Task prompt: Write out the data again in full, exactly as it reads.

Extracted records:
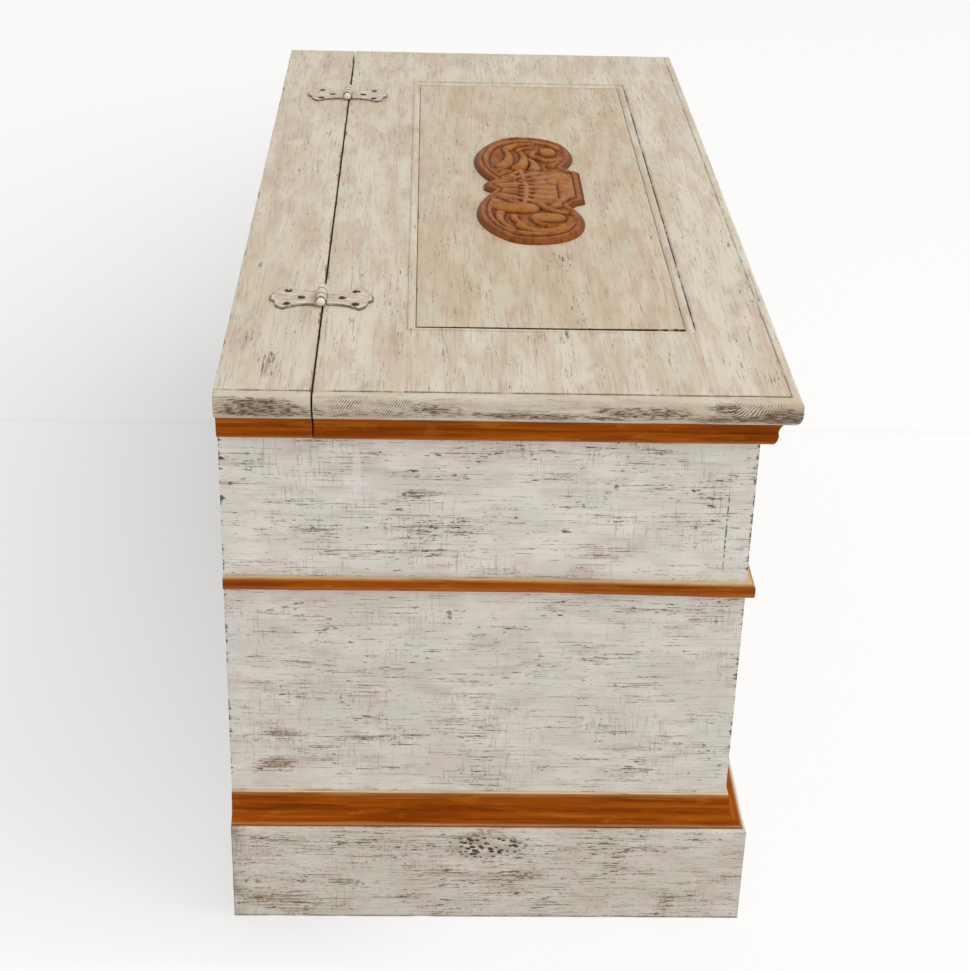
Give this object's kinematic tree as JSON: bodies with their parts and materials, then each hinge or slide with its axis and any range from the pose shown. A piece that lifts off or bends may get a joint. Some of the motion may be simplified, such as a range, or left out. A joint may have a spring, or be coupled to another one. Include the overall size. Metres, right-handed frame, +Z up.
{
  "type": "storage bench",
  "caption": "Painted wooden storage bench with a plinth, stained mouldings and a framed panel lid that lifts on two butterfly hinges.",
  "frame": {"origin": "on the floor, under the middle of the outline in plan", "axes": "+X along the length (the end at -X is called left), -Y towards the front, +Y towards the flat back, +Z up"},
  "size_m": [1.032, 0.48, 0.5503],
  "materials": {
    "whitewashed_board": "distressed whitewash",
    "stained_moulding": "orange-brown stain, satin",
    "carved_wood": "carved and stained",
    "bare_pine": "bare",
    "painted_hinge": "brushed-over paint",
    "hinge_screw": "darkened"
  },
  "bodies": {
    "chest": {"back_panel": "whitewashed_board", "back_rail": "whitewashed_board", "back_rail_batten": "bare_pine", "band_front": "stained_moulding", "band_left": "stained_moulding", "band_right": "stained_moulding", "base_moulding_front": "stained_moulding", "base_moulding_left": "stained_moulding", "base_moulding_right": "stained_moulding", "bottom_board": "bare_pine", "bottom_cleat_back": "bare_pine", "bottom_cleat_front": "bare_pine", "bottom_cleat_left": "bare_pine", "bottom_cleat_right": "bare_pine", "front_panel": "whitewashed_board", "glue_block_back_left": "bare_pine", "glue_block_back_right": "bare_pine", "glue_block_front_left": "bare_pine", "glue_block_front_right": "bare_pine", "left_end_panel": "whitewashed_board", "left_hinge_pin": "painted_hinge", "left_hinge_rail_leaf": "painted_hinge", "plinth_front": "whitewashed_board", "plinth_left": "whitewashed_board", "plinth_right": "whitewashed_board", "rail_cornice_left": "stained_moulding", "rail_cornice_right": "stained_moulding", "rail_hinge_screws": "hinge_screw", "right_end_panel": "whitewashed_board", "right_hinge_pin": "painted_hinge", "right_hinge_rail_leaf": "painted_hinge"},
    "lid": {"carved_emblem": "carved_wood", "left_hinge_lid_leaf": "painted_hinge", "lid_cornice_front": "stained_moulding", "lid_cornice_left": "stained_moulding", "lid_cornice_right": "stained_moulding", "lid_front_stile": "whitewashed_board", "lid_hinge_screws": "hinge_screw", "lid_hinge_stile": "whitewashed_board", "lid_left_rail": "whitewashed_board", "lid_panel": "whitewashed_board", "lid_right_rail": "whitewashed_board", "right_hinge_lid_leaf": "painted_hinge"}
  },
  "joints": [
    {"name": "lid_hinge", "type": "hinge", "parent": "chest", "child": "lid", "pos_m": [0, 0.16175, 0.5458], "axis": [-1, 0, 0], "range_deg": [0, 100]}
  ]
}
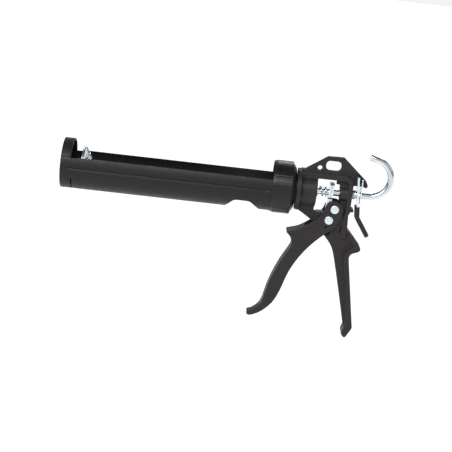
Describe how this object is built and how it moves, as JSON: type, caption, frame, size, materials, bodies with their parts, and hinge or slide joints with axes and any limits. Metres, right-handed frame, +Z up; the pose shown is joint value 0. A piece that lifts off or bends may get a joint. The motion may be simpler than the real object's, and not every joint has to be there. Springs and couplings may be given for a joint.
{
  "type": "caulking gun",
  "caption": "Half-barrel caulking gun with a turning barrel, hooked push rod, cast frame and handle, trigger with gripping plates and a thumb release lever.",
  "frame": {"origin": "middle of the piston's front face, on the push rod's axis, with the rod pushed fully forward", "axes": "+X along the push rod from the nozzle end to the hook, +Z up from the handle to the hanging plate, +Y across towards the right-hand side as the user holds it"},
  "size_m": [0.3462, 0.0548, 0.1988],
  "materials": {
    "cast_black": "charcoal powder coat on cast aluminium",
    "steel_black": "charcoal powder coat on sheet steel",
    "collar_black": "satin",
    "sleeve_black": "matte dipped vinyl",
    "bright_zinc": "bright zinc plate",
    "rivet_zinc": "zinc plate, satin",
    "plain_steel": "plain steel"
  },
  "bodies": {
    "frame": {"frame": "cast_black", "pivot_rivet": "rivet_zinc", "pivot_bush": "plain_steel", "thrust_washer": "steel_black", "retaining_ring": "plain_steel", "spring_washer": "plain_steel", "drive_spring": "plain_steel", "brake_plate": "bright_zinc", "brake_spring": "plain_steel"},
    "barrel": {"barrel_shell": "steel_black", "front_cap": "steel_black", "barrel_collar": "collar_black"},
    "piston": {"piston_plate": "bright_zinc", "piston_backing": "bright_zinc"},
    "rod": {"push_rod": "bright_zinc", "piston_nut": "bright_zinc"},
    "trigger": {"trigger": "cast_black", "drive_rivet": "rivet_zinc"},
    "roller": {"drive_roller": "plain_steel"},
    "drive": {"drive_plate_front": "bright_zinc", "drive_plate_rear": "bright_zinc"},
    "lever": {"release_lever": "bright_zinc", "lever_sleeve": "sleeve_black"}
  },
  "joints": [
    {"name": "barrel_swivel", "type": "hinge", "parent": "frame", "child": "barrel", "pos_m": [0.212, 0, 0], "axis": [1, 0, 0], "continuous": true},
    {"name": "rod_slide", "type": "slide", "parent": "frame", "child": "piston", "axis": [1, 0, 0], "range_m": [-0.006, 0.197]},
    {"name": "rod_turn", "type": "hinge", "parent": "piston", "child": "rod", "pos_m": [0, 0, 0], "axis": [1, 0, 0], "range_deg": [-150, 150]},
    {"name": "trigger_pull", "type": "hinge", "parent": "frame", "child": "trigger", "pos_m": [0.2632, 0, -0.028], "axis": [0, -1, 0], "range_deg": [0, 32], "stiffness_Nm_per_rad": 1, "springref_deg": -22.92},
    {"name": "roller_spin", "type": "hinge", "parent": "trigger", "child": "roller", "pos_m": [0.2679, 0, -0.016], "axis": [0, 1, 0], "continuous": true},
    {"name": "drive_advance", "type": "slide", "parent": "frame", "child": "drive", "axis": [-1, 0, 0], "range_m": [0, 0.0072], "deforming": ["drive_spring"]},
    {"name": "lever_release", "type": "hinge", "parent": "frame", "child": "lever", "pos_m": [0.2888, 0, 0.019], "axis": [0, 1, 0], "range_deg": [0, 2.2], "stiffness_Nm_per_rad": 0.8, "springref_deg": -8.59, "deforming": ["brake_spring"]}
  ],
  "couplings": [
    {"joint": "drive_advance", "follows": "trigger_pull", "m_per_rad": 0.0127}
  ]
}
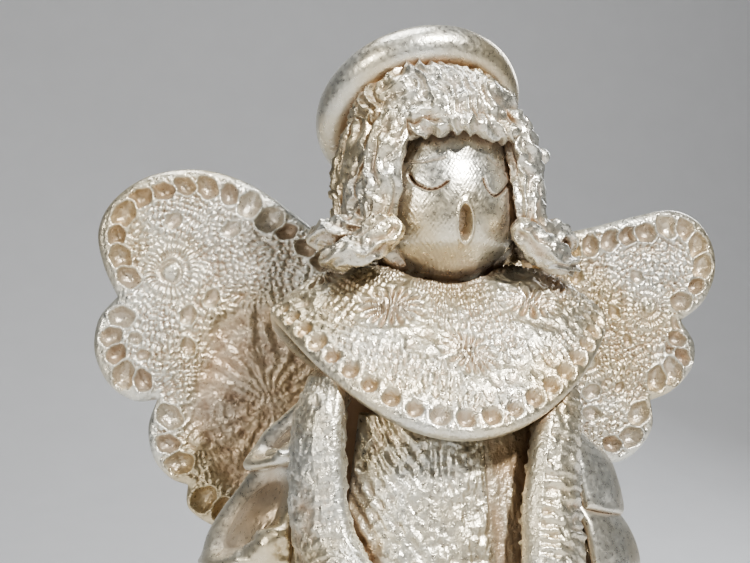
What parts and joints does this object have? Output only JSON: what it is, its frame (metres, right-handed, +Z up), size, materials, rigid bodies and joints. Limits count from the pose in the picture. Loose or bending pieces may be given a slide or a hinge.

Answer below:
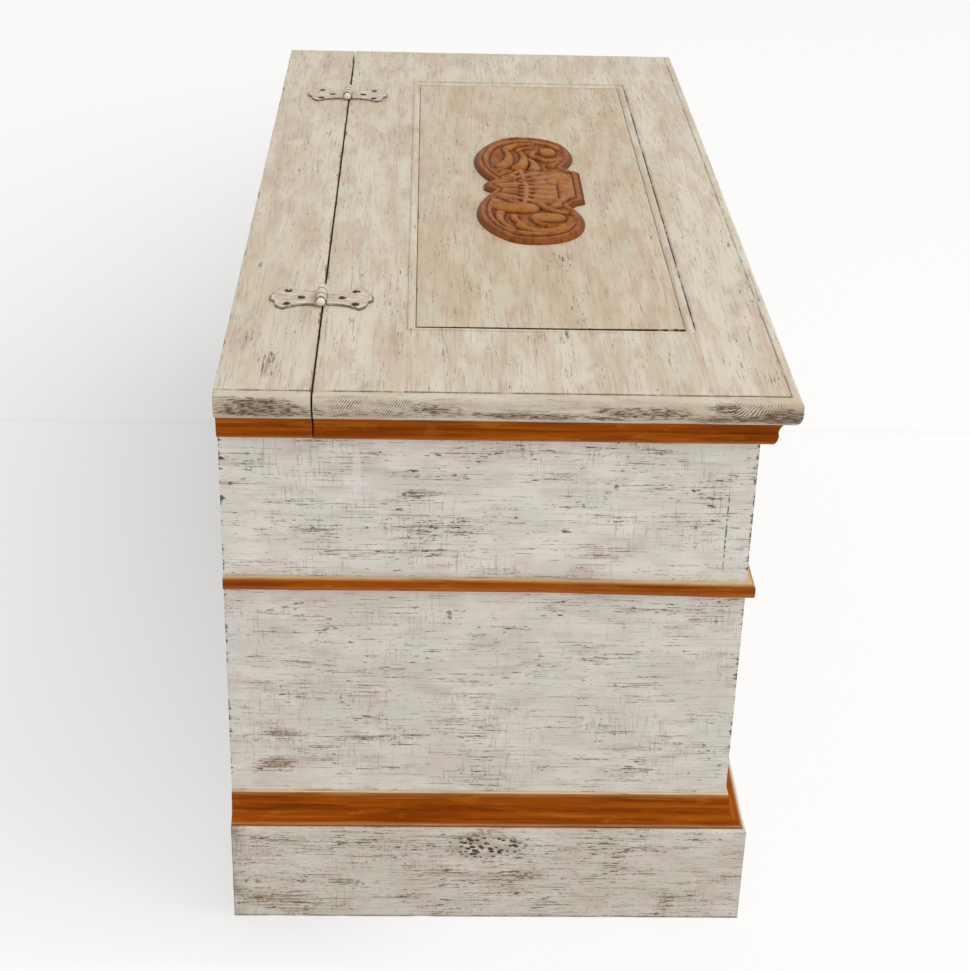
Give this object's kinematic tree as JSON: bodies with their parts and materials, then each hinge or slide with its axis and any range from the pose shown. A piece that lifts off or bends may get a joint. Some of the motion may be simplified, such as a range, or left out. A joint may have a spring, or be coupled to another one. Include the overall size. Metres, right-handed frame, +Z up.
{
  "type": "storage bench",
  "caption": "Painted wooden storage bench with a plinth, stained mouldings and a framed panel lid that lifts on two butterfly hinges.",
  "frame": {"origin": "on the floor, under the middle of the outline in plan", "axes": "+X along the length (the end at -X is called left), -Y towards the front, +Y towards the flat back, +Z up"},
  "size_m": [1.032, 0.48, 0.5503],
  "materials": {
    "whitewashed_board": "distressed whitewash",
    "stained_moulding": "orange-brown stain, satin",
    "carved_wood": "carved and stained",
    "bare_pine": "bare",
    "painted_hinge": "brushed-over paint",
    "hinge_screw": "darkened"
  },
  "bodies": {
    "chest": {"back_panel": "whitewashed_board", "back_rail": "whitewashed_board", "back_rail_batten": "bare_pine", "band_front": "stained_moulding", "band_left": "stained_moulding", "band_right": "stained_moulding", "base_moulding_front": "stained_moulding", "base_moulding_left": "stained_moulding", "base_moulding_right": "stained_moulding", "bottom_board": "bare_pine", "bottom_cleat_back": "bare_pine", "bottom_cleat_front": "bare_pine", "bottom_cleat_left": "bare_pine", "bottom_cleat_right": "bare_pine", "front_panel": "whitewashed_board", "glue_block_back_left": "bare_pine", "glue_block_back_right": "bare_pine", "glue_block_front_left": "bare_pine", "glue_block_front_right": "bare_pine", "left_end_panel": "whitewashed_board", "left_hinge_pin": "painted_hinge", "left_hinge_rail_leaf": "painted_hinge", "plinth_front": "whitewashed_board", "plinth_left": "whitewashed_board", "plinth_right": "whitewashed_board", "rail_cornice_left": "stained_moulding", "rail_cornice_right": "stained_moulding", "rail_hinge_screws": "hinge_screw", "right_end_panel": "whitewashed_board", "right_hinge_pin": "painted_hinge", "right_hinge_rail_leaf": "painted_hinge"},
    "lid": {"carved_emblem": "carved_wood", "left_hinge_lid_leaf": "painted_hinge", "lid_cornice_front": "stained_moulding", "lid_cornice_left": "stained_moulding", "lid_cornice_right": "stained_moulding", "lid_front_stile": "whitewashed_board", "lid_hinge_screws": "hinge_screw", "lid_hinge_stile": "whitewashed_board", "lid_left_rail": "whitewashed_board", "lid_panel": "whitewashed_board", "lid_right_rail": "whitewashed_board", "right_hinge_lid_leaf": "painted_hinge"}
  },
  "joints": [
    {"name": "lid_hinge", "type": "hinge", "parent": "chest", "child": "lid", "pos_m": [0, 0.16175, 0.5458], "axis": [-1, 0, 0], "range_deg": [0, 100]}
  ]
}
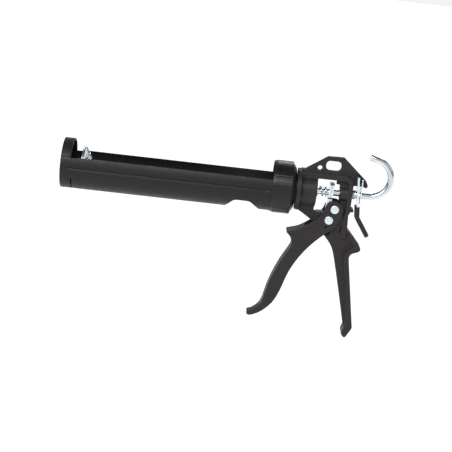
Describe how this object is built and how it moves, as JSON: type, caption, frame, size, materials, bodies with their parts, and hinge or slide joints with axes and any limits. Metres, right-handed frame, +Z up; the pose shown is joint value 0. A piece that lifts off or bends may get a joint. The motion may be simpler than the real object's, and not every joint has to be there. Springs and couplings may be given for a joint.
{
  "type": "caulking gun",
  "caption": "Half-barrel caulking gun with a turning barrel, hooked push rod, cast frame and handle, trigger with gripping plates and a thumb release lever.",
  "frame": {"origin": "middle of the piston's front face, on the push rod's axis, with the rod pushed fully forward", "axes": "+X along the push rod from the nozzle end to the hook, +Z up from the handle to the hanging plate, +Y across towards the right-hand side as the user holds it"},
  "size_m": [0.3462, 0.0548, 0.1988],
  "materials": {
    "cast_black": "charcoal powder coat on cast aluminium",
    "steel_black": "charcoal powder coat on sheet steel",
    "collar_black": "satin",
    "sleeve_black": "matte dipped vinyl",
    "bright_zinc": "bright zinc plate",
    "rivet_zinc": "zinc plate, satin",
    "plain_steel": "plain steel"
  },
  "bodies": {
    "frame": {"frame": "cast_black", "pivot_rivet": "rivet_zinc", "pivot_bush": "plain_steel", "thrust_washer": "steel_black", "retaining_ring": "plain_steel", "spring_washer": "plain_steel", "drive_spring": "plain_steel", "brake_plate": "bright_zinc", "brake_spring": "plain_steel"},
    "barrel": {"barrel_shell": "steel_black", "front_cap": "steel_black", "barrel_collar": "collar_black"},
    "piston": {"piston_plate": "bright_zinc", "piston_backing": "bright_zinc"},
    "rod": {"push_rod": "bright_zinc", "piston_nut": "bright_zinc"},
    "trigger": {"trigger": "cast_black", "drive_rivet": "rivet_zinc"},
    "roller": {"drive_roller": "plain_steel"},
    "drive": {"drive_plate_front": "bright_zinc", "drive_plate_rear": "bright_zinc"},
    "lever": {"release_lever": "bright_zinc", "lever_sleeve": "sleeve_black"}
  },
  "joints": [
    {"name": "barrel_swivel", "type": "hinge", "parent": "frame", "child": "barrel", "pos_m": [0.212, 0, 0], "axis": [1, 0, 0], "continuous": true},
    {"name": "rod_slide", "type": "slide", "parent": "frame", "child": "piston", "axis": [1, 0, 0], "range_m": [-0.006, 0.197]},
    {"name": "rod_turn", "type": "hinge", "parent": "piston", "child": "rod", "pos_m": [0, 0, 0], "axis": [1, 0, 0], "range_deg": [-150, 150]},
    {"name": "trigger_pull", "type": "hinge", "parent": "frame", "child": "trigger", "pos_m": [0.2632, 0, -0.028], "axis": [0, -1, 0], "range_deg": [0, 32], "stiffness_Nm_per_rad": 1, "springref_deg": -22.92},
    {"name": "roller_spin", "type": "hinge", "parent": "trigger", "child": "roller", "pos_m": [0.2679, 0, -0.016], "axis": [0, 1, 0], "continuous": true},
    {"name": "drive_advance", "type": "slide", "parent": "frame", "child": "drive", "axis": [-1, 0, 0], "range_m": [0, 0.0072], "deforming": ["drive_spring"]},
    {"name": "lever_release", "type": "hinge", "parent": "frame", "child": "lever", "pos_m": [0.2888, 0, 0.019], "axis": [0, 1, 0], "range_deg": [0, 2.2], "stiffness_Nm_per_rad": 0.8, "springref_deg": -8.59, "deforming": ["brake_spring"]}
  ],
  "couplings": [
    {"joint": "drive_advance", "follows": "trigger_pull", "m_per_rad": 0.0127}
  ]
}
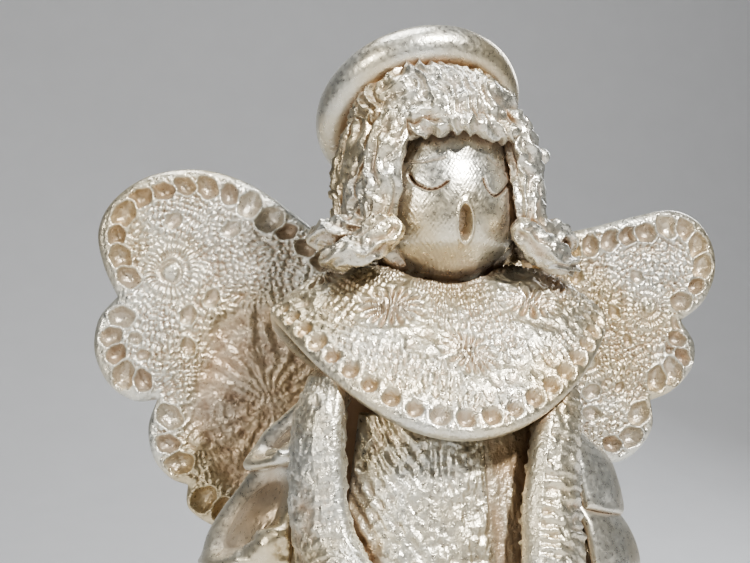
What parts and joints does this object have? Output only JSON: what it is, its frame (metres, right-handed, +Z up), size, materials, rigid bodies and joints. Limits count from the pose in the picture. Loose or bending pieces may be given a slide or a hinge.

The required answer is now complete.